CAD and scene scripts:
□ □ □

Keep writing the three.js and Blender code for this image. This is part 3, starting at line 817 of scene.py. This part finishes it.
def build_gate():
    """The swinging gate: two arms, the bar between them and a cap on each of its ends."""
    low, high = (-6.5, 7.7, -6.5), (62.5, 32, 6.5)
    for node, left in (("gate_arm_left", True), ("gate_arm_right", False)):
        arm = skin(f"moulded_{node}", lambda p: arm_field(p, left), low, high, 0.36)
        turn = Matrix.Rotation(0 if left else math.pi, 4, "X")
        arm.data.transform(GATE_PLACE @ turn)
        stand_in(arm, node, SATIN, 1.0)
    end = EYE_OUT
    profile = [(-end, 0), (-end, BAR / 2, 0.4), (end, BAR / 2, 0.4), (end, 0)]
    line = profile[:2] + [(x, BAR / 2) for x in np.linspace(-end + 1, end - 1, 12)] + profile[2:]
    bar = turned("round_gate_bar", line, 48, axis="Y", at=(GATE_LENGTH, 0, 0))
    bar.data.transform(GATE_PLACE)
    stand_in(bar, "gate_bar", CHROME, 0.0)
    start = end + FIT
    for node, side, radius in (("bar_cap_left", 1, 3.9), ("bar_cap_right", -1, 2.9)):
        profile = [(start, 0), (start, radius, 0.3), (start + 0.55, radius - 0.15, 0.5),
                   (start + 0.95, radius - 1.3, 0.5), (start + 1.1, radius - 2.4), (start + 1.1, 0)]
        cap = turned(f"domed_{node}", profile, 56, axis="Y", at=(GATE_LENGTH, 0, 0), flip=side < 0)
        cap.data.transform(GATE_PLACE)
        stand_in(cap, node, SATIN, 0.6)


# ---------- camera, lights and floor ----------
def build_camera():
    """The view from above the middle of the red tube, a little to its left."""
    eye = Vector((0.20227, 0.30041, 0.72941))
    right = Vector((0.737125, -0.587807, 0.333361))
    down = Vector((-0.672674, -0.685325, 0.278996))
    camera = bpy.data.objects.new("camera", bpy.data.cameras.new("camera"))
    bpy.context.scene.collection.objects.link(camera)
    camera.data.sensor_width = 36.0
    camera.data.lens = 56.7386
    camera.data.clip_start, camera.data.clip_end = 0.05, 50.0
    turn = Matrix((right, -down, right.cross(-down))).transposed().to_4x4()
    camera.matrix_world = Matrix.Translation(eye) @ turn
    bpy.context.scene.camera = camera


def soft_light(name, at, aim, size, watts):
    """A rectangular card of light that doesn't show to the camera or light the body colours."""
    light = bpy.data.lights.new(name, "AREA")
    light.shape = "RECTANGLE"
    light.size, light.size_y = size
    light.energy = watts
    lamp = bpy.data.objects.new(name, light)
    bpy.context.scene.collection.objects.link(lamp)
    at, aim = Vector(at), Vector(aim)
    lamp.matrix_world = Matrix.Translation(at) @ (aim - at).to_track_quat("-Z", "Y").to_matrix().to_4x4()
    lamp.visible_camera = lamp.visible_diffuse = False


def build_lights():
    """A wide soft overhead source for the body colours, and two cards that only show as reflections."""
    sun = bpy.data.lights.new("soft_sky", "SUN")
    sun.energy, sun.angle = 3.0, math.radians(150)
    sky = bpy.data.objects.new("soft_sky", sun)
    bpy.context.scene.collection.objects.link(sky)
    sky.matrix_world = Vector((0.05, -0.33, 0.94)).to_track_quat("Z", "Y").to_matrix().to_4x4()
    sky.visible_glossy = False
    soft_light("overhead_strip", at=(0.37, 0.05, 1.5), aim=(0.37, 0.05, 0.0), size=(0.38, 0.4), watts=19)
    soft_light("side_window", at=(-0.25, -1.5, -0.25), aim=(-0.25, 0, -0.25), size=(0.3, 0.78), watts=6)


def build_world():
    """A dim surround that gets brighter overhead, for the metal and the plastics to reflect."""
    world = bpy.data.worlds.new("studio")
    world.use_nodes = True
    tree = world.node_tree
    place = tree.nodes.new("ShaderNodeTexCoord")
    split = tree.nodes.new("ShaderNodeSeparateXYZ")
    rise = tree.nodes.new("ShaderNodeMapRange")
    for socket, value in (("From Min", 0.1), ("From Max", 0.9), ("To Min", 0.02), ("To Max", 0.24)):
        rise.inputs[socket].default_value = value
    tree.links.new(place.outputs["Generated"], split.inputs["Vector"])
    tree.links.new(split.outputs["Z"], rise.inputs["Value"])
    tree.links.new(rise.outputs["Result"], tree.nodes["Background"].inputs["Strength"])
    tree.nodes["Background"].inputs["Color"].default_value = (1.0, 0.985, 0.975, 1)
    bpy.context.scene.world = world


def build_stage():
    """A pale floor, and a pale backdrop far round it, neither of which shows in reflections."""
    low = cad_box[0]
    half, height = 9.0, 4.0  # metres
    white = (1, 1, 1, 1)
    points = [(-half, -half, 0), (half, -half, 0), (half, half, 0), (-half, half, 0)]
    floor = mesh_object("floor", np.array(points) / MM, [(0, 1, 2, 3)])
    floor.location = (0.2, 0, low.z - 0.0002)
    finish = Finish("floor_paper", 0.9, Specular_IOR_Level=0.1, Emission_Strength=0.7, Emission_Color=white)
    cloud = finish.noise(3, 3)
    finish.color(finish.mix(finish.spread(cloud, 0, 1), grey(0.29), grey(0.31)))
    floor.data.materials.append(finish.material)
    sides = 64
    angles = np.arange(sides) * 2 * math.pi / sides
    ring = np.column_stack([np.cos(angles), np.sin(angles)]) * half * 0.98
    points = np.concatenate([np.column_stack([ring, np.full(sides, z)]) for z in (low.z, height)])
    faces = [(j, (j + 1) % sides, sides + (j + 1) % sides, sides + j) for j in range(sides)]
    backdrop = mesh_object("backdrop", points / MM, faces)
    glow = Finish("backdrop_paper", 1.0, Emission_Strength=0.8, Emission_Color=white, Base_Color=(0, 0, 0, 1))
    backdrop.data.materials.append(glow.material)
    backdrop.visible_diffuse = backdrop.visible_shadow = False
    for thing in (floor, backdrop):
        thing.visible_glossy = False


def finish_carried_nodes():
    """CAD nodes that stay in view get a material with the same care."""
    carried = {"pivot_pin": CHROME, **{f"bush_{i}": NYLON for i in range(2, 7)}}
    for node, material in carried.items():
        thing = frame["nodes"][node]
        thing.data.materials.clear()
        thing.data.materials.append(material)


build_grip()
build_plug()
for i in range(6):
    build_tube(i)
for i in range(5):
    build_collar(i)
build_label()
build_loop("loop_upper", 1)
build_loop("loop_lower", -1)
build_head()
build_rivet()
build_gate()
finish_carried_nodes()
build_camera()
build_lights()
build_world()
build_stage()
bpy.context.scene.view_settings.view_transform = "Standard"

□ □ □

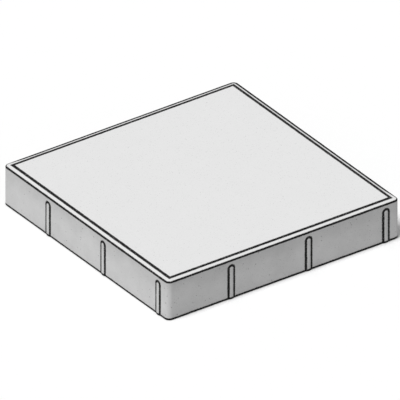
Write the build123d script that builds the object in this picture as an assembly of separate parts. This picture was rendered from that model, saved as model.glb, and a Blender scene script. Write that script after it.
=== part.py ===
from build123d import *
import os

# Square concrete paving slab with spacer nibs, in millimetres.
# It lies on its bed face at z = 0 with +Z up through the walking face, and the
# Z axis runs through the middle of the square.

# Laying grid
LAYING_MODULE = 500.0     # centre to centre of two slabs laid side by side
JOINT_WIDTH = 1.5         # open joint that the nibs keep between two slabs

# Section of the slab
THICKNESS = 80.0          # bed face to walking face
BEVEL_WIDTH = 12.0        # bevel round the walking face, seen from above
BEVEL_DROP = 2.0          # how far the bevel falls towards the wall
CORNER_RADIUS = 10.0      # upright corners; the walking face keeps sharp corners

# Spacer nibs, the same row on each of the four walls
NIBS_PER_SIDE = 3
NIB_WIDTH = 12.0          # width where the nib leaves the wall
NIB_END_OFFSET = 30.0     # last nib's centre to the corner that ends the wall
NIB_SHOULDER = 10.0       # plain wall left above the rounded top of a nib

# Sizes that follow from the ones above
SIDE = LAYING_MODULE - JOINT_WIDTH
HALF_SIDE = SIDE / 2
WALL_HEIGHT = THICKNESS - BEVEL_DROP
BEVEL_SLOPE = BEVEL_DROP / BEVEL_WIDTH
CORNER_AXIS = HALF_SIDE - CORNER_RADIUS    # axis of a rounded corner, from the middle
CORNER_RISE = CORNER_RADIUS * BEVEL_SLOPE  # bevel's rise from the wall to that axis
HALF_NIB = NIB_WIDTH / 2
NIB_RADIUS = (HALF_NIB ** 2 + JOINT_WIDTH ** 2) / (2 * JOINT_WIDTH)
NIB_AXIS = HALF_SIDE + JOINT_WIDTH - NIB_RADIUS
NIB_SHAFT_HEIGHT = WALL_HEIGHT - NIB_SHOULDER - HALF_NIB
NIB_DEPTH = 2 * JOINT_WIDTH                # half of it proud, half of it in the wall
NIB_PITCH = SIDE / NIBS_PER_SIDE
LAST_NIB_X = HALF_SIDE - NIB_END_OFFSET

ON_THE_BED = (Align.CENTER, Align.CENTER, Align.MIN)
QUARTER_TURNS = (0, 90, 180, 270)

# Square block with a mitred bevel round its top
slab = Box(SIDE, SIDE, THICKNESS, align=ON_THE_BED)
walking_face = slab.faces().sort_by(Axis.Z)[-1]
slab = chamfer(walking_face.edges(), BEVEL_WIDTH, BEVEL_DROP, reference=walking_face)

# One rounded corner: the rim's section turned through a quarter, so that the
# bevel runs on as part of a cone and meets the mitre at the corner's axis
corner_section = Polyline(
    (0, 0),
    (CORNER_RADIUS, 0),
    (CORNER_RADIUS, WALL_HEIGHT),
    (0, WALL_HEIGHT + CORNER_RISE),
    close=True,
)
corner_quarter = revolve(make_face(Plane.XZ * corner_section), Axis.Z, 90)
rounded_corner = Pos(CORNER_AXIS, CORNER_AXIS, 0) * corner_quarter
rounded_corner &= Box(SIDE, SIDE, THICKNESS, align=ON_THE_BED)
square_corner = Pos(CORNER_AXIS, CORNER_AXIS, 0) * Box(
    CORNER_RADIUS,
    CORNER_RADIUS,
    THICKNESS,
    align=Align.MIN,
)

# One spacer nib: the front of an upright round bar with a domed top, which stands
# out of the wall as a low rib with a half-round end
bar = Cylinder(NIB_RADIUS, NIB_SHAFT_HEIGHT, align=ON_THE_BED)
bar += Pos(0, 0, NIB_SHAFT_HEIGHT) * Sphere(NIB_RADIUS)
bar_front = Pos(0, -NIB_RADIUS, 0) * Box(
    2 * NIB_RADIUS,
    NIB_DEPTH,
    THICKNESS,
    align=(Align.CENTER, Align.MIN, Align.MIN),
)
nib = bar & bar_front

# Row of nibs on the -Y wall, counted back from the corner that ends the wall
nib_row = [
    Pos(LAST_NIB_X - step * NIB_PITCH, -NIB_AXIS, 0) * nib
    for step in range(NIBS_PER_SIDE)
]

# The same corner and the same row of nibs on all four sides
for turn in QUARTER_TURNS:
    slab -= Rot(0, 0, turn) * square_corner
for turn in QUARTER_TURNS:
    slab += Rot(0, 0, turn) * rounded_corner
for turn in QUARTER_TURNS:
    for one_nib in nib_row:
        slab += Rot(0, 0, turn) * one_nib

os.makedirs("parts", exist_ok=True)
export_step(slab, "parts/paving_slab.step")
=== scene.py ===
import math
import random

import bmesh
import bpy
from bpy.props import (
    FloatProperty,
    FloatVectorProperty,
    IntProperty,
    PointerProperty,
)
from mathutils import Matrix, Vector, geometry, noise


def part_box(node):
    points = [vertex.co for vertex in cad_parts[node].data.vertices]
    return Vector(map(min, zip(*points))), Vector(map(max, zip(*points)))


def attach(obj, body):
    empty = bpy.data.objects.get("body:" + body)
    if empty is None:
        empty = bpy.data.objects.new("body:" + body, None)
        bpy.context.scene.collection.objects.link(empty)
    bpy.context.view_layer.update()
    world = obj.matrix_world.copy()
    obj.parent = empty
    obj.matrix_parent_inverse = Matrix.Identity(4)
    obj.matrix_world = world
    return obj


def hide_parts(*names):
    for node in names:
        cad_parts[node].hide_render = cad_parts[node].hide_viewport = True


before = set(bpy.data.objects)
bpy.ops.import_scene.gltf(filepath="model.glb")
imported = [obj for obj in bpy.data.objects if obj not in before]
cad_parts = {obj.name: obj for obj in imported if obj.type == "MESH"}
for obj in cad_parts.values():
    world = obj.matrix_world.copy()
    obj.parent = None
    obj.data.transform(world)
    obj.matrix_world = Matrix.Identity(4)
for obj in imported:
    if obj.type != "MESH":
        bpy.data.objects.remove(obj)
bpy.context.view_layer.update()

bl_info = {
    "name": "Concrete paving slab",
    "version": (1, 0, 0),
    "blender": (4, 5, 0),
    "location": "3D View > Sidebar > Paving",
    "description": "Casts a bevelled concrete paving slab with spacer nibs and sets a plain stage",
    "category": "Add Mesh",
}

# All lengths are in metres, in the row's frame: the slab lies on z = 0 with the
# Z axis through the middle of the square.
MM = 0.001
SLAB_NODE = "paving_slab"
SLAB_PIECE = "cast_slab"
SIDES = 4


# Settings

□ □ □

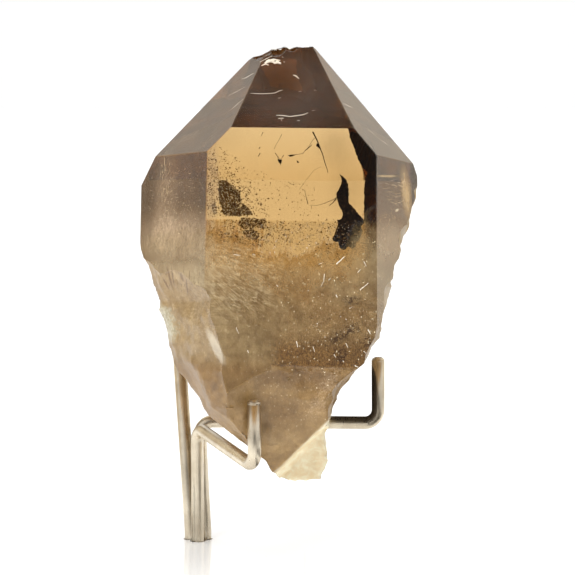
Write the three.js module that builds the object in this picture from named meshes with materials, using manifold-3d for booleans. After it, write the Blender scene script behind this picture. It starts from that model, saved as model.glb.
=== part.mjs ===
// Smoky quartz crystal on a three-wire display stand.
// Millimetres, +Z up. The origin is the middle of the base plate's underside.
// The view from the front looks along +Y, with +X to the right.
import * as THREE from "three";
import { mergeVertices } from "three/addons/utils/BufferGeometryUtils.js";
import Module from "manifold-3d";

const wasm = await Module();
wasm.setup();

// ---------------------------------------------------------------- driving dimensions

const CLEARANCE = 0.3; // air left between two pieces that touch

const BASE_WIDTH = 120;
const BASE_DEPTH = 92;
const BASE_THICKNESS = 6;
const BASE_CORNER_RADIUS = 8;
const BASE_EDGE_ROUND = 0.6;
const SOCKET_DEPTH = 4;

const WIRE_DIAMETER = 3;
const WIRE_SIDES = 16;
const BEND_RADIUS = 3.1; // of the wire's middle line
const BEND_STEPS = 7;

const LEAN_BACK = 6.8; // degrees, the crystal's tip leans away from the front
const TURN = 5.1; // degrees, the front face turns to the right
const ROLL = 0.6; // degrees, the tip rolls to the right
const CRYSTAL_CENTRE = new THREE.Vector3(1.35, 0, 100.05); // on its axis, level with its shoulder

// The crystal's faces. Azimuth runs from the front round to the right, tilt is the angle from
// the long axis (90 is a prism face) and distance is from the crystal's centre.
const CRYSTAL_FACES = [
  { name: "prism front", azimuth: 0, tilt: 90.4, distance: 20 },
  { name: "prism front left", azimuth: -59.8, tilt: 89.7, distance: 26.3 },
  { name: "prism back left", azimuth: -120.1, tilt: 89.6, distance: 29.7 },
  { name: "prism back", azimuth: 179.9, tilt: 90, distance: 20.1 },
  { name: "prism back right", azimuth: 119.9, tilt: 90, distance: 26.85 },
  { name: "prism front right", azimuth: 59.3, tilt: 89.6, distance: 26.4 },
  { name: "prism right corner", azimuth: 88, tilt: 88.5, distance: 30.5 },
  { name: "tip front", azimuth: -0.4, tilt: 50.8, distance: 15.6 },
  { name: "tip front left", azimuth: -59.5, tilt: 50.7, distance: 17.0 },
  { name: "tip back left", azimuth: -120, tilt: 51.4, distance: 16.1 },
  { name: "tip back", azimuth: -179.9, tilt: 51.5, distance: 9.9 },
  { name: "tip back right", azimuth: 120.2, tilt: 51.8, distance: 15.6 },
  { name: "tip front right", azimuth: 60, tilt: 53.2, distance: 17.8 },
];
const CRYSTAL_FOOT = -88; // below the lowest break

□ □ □

> **Task**:
Your task is to reproduce exactly the lines beginning at the line containing "# Row of nibs" and ending at the line containing "if empty is", inclusive.

> **Exercise result**:
# Row of nibs on the -Y wall, counted back from the corner that ends the wall
nib_row = [
    Pos(LAST_NIB_X - step * NIB_PITCH, -NIB_AXIS, 0) * nib
    for step in range(NIBS_PER_SIDE)
]

# The same corner and the same row of nibs on all four sides
for turn in QUARTER_TURNS:
    slab -= Rot(0, 0, turn) * square_corner
for turn in QUARTER_TURNS:
    slab += Rot(0, 0, turn) * rounded_corner
for turn in QUARTER_TURNS:
    for one_nib in nib_row:
        slab += Rot(0, 0, turn) * one_nib

os.makedirs("parts", exist_ok=True)
export_step(slab, "parts/paving_slab.step")
=== scene.py ===
import math
import random

import bmesh
import bpy
from bpy.props import (
    FloatProperty,
    FloatVectorProperty,
    IntProperty,
    PointerProperty,
)
from mathutils import Matrix, Vector, geometry, noise


def part_box(node):
    points = [vertex.co for vertex in cad_parts[node].data.vertices]
    return Vector(map(min, zip(*points))), Vector(map(max, zip(*points)))


def attach(obj, body):
    empty = bpy.data.objects.get("body:" + body)
    if empty is None:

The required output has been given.